Monday, July 07, 2008


X is for Xylophone

When I’m teaching, it sometimes occurs to me that I am like a xylophone musician. My middle school English students are the rows of wooden bars, and it is up to me to “play” them in such a way that pleasant-sounding music is produced. Unlike a xylophone, my students are not arranged according to length to sound a chromatic scale, but if I’m alert in my role as teacher-musician, I can “tap” them in such a way that the innate harmonies of the class are released. I don’t have to create the music of learning in my classes, because it’s already there, inside each of my students, just as the music is hidden in each bar of a xylophone. My job is simply to allow the music of my students’ minds to be released and appreciated.
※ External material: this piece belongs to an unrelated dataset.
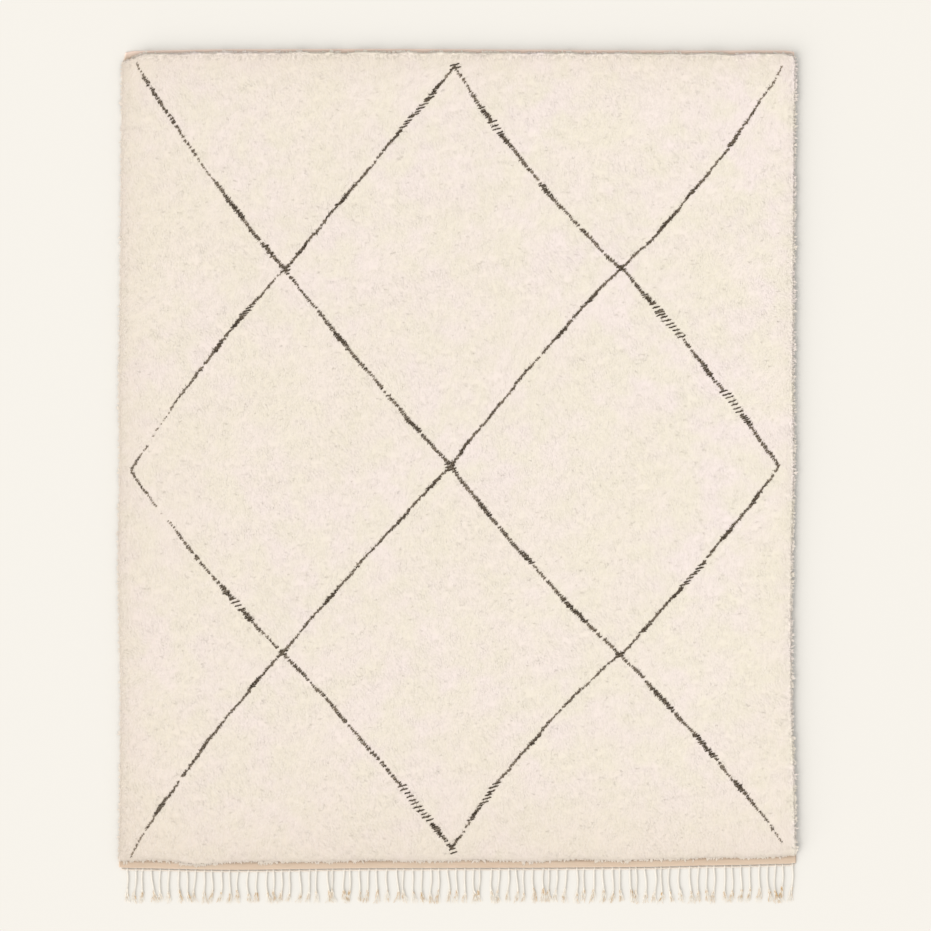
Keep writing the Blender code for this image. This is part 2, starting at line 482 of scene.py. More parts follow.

This suggests, I think, the incredible challenges of my work. If I am to become a truly good teacher, I must be as skilled as the finest master of a xylophone, knowing precisely when to “tap” a student and with exactly how much pressure. If I put too much pressure on a student, the result might be harsh discordance instead of music, and if I “stroke” a student too lightly, the class may never hear his or her inner wisdom. Not only that, like the musician, I must play each group of students in such a way that their ideas and statements blend together in a melodious manner. As in a xylophone, innumerable melodies are hidden in each of my English classes as they sit before me, and it is my task to deftly bring them forth. By adroitly questioning students, calling on them, listening to them, and responding to them, I can allow some beautiful “songs” to arise in each class. Passing by in the hall, someone might wonder where all the music is coming from.